The result is a scientifically competent study of the first twenty years of British ironclad design when the Royal Navy was confronted by multiple challenges, both technically and politically. Many historians and naval writers alike have regarded this time as a period characterized by conservatism, backwardness and outright confusion on the part of the Admiralty, and they prove this by the assortment of ships assembled in this period - ranging from clumsy sailing affairs to almost modern battleships. Beeler truly records all these arguments and then dismantles them, point by point, founded on solid evidence derived from contemporary primary and an even greater wealth of secondary sources. He points out that the building policy followed through by the admiralty was influenced by a lot of factors - the worldwide commitment of the navy (necessitating the retaining of masts and sails for lack of the network of coaling stations necessary for an all-steam navy with global commitments), the rapid technological advance, particularly on the part of guns and armour, by which ships were deemed advanced when being laid down, obsolescent when commissioned and outright obsolete only a few years into their service, and finally the economical constraints (forcing the admiralty to try to get out the most of single ships.) Most important however, and he clearly makes this point, was the tactical conundrum the Admiralty was stuck with: it was clear that the new navy of steaming, heavily armed and armoured ironclads necessitated new tactics, but there was no way to say for sure which ones, and that in turn gave room to wild tactical ideas and the ensuing variety of designs.

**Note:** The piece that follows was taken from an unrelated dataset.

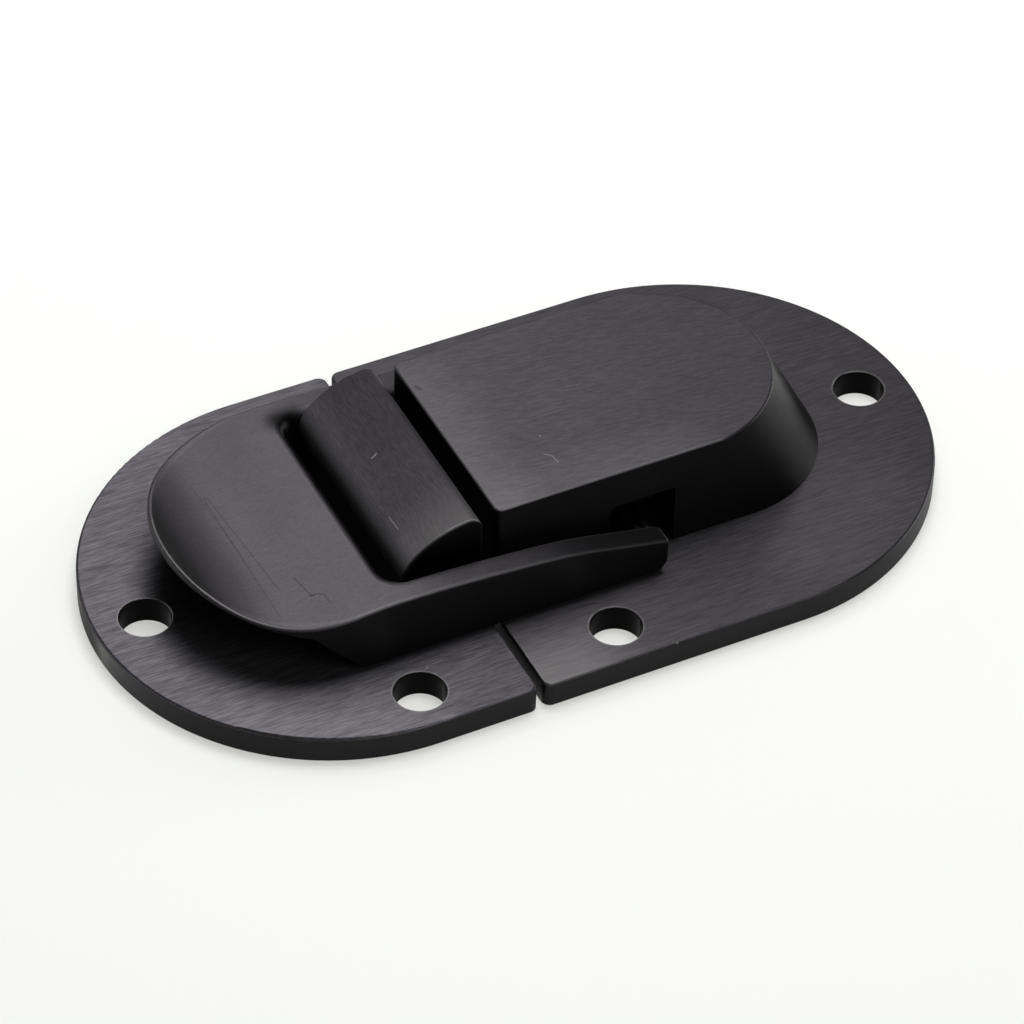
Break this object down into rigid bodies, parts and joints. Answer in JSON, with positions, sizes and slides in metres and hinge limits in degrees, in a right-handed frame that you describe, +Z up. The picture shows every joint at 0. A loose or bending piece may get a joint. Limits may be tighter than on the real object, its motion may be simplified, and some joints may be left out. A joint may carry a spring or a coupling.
{
  "type": "press lock clasp",
  "caption": "Two-half surface clasp: a forked lever on a sprung crossbar closes over a convex keeper block; screw holes in both base plates.",
  "frame": {"origin": "middle of the closed clasp's stadium outline, on the flat underside of the plates", "axes": "+X along the clasp from the paddle to the housing's round end, +Z up, away from the surface it is screwed to, +Y across it"},
  "size_m": [0.0716, 0.04, 0.0117],
  "materials": {
    "black_metal": "black coated brushed metal, brush lines along the clasp",
    "black_metal_block": "black coated brushed metal, brush lines across the clasp",
    "screw_steel": "black oxide steel",
    "spring_steel": "bright drawn spring wire",
    "slider_steel": "black coated cast metal"
  },
  "bodies": {
    "base": {"keeper_plate": "black_metal", "keeper_block": "black_metal_block", "keeper_screw_near": "screw_steel", "keeper_screw_far": "screw_steel", "catch_plate": "black_metal", "housing": "black_metal", "housing_screw_front": "screw_steel", "housing_screw_near": "screw_steel", "housing_screw_far": "screw_steel", "spring_near": "spring_steel", "spring_far": "spring_steel"},
    "slider": {"slider": "slider_steel"},
    "lever": {"lever": "black_metal"}
  },
  "joints": [
    {"name": "slider_slide", "type": "slide", "parent": "base", "child": "slider", "axis": [-1, 0, 0], "range_m": [0, 0.0008], "stiffness_N_per_m": 7000, "springref_m": -0.001, "deforming": ["spring_near", "spring_far"]},
    {"name": "lever_hinge", "type": "hinge", "parent": "slider", "child": "lever", "pos_m": [0.0062, 0, 0.0041], "axis": [0, 1, 0], "range_deg": [0, 100]}
  ]
}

He also points out that the Royal Navy of the 1870s and 80s was derided by historians on the grounds of hindsight perception. I found it quite refreshing to read a sentence like this one: "It may appear obvious once pointed out, but it is important to bear in mind that in the event of war (...) the Royal Navy would have faced the Russian fleet - such as it was - rather than its own counterpart of twenty years later." It is, indeed.

To be true: Beeler is not the first historian to air these statements. The merits of his book lie in the fact that, for the first time, all these points are compiled into a general case for the restoration of the Admiralty's, naval architects' and politicians' reputations, by putting their decisions into the overall political and historical, economical and social context of the time. A book therefore long overdue.

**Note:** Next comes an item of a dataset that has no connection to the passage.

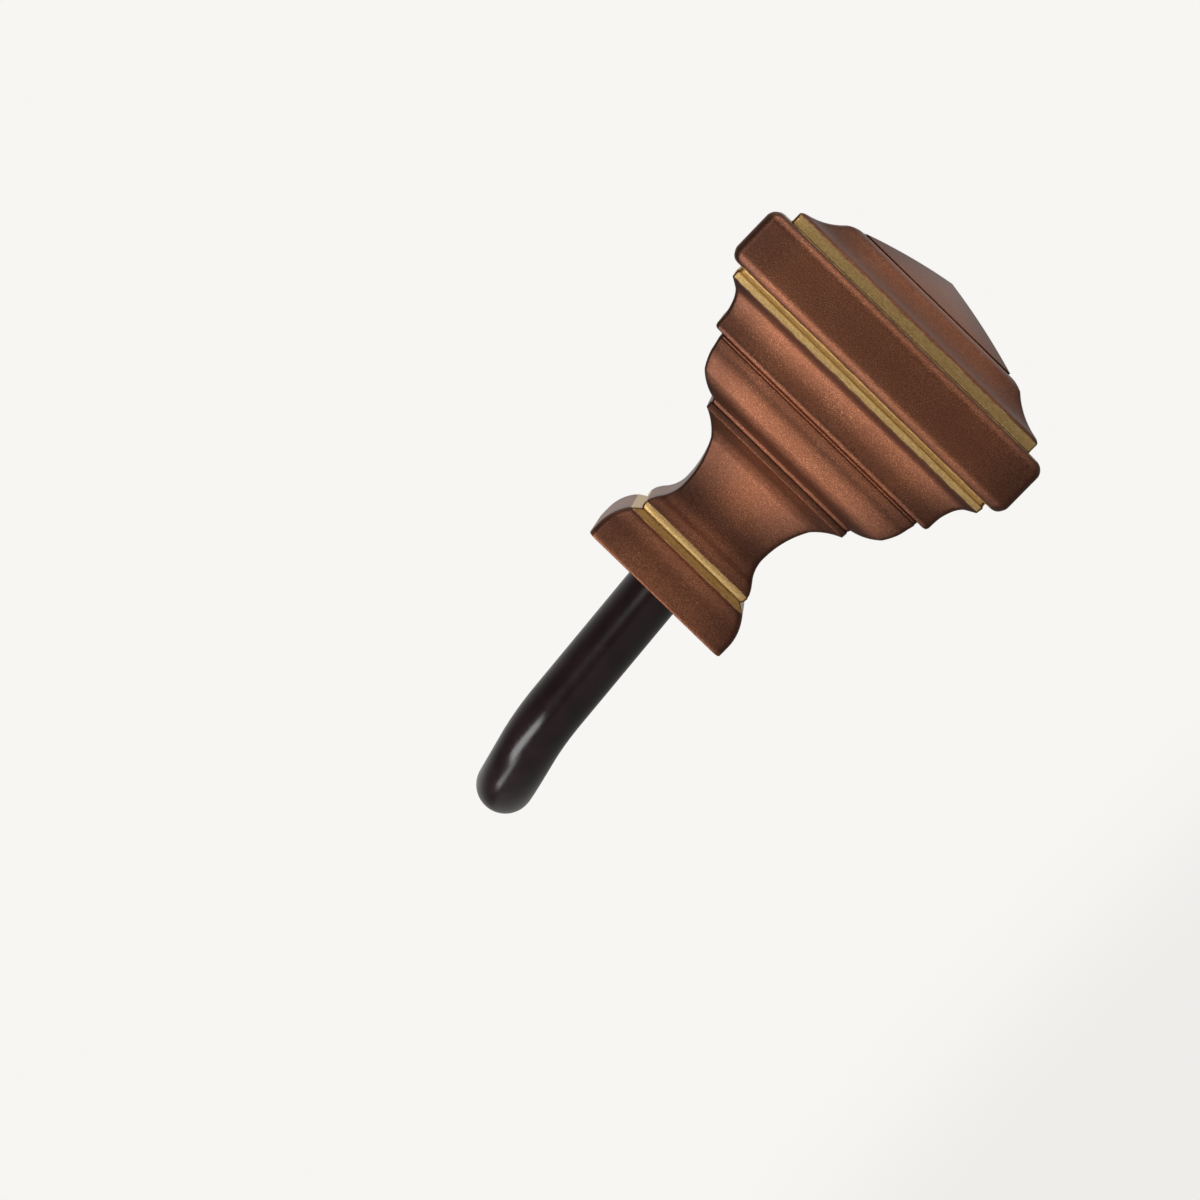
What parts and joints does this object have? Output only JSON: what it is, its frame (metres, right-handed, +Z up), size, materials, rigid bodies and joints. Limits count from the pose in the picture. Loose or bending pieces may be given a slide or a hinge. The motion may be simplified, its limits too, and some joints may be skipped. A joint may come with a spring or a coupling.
{
  "type": "curtain holdback",
  "caption": "Wall-fixed holdback hook: a bent round arm, screwed on a stud in the wall, carries a square, stepped and moulded head with a low pyramid tip.",
  "frame": {"origin": "centre of the wall fitting's back face, which lies on the wall, at the mouth of its threaded hole", "axes": "+Y into the wall, +X along the wall towards the head's tip, +Z up"},
  "size_m": [0.1508, 0.117, 0.074],
  "materials": {
    "head_paint": "cast resin in sandy satin copper-brown metallic paint, with three hand-painted antique gold lines",
    "arm_lacquer": "steel in glossy espresso lacquer",
    "insert_brass": "turned",
    "plated_steel": "zinc plated"
  },
  "bodies": {
    "root": {"head": "head_paint", "threaded_insert": "insert_brass", "stud": "plated_steel", "tube_plug": "plated_steel", "arm_tube": "arm_lacquer", "wall_fitting": "arm_lacquer"}
  },
  "joints": []
}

Also long overdue is the re-appraisal of the work of Nathaniel Barnaby who has been blamed (most prominently by Oscar Parkes) for turning the Royal Navy into a 'collection of samples'. Beeler doesn't make a secret of his fondness for the man whom he credits with having done the least rewarding job at the time (rather than working, for better pay, for clients who would actually have heeded his advice) against much ignorance from their Lordships. He portrays Barnaby not as the stupid draughtsman he has been regarded by many authors, mostly due to his lack of eloquence and his moderate nature, but as a gifted theoretician of naval warfare who predicted many of its developments rather accurately, and based his suggestions on these visions. In this respect, he introduces Barnaby not as a successor to Edward Reed (whose brilliant eloquence made him look better to contemporaries and historians alike) but as a tutor to William White whose designs owe much to the ones by his great teacher.

As to the book proper, many images illustrate a well-written if heavily annotated text (the annotations for readabilitiy's sake always being set up as footnotes on the same page, though.) An exhaustive bibliography completes the book. The edition I had in hand (2003) suffers a little from sloppy revision which has allowed some errata into the book, but not sufficient to justify the book's devaluation.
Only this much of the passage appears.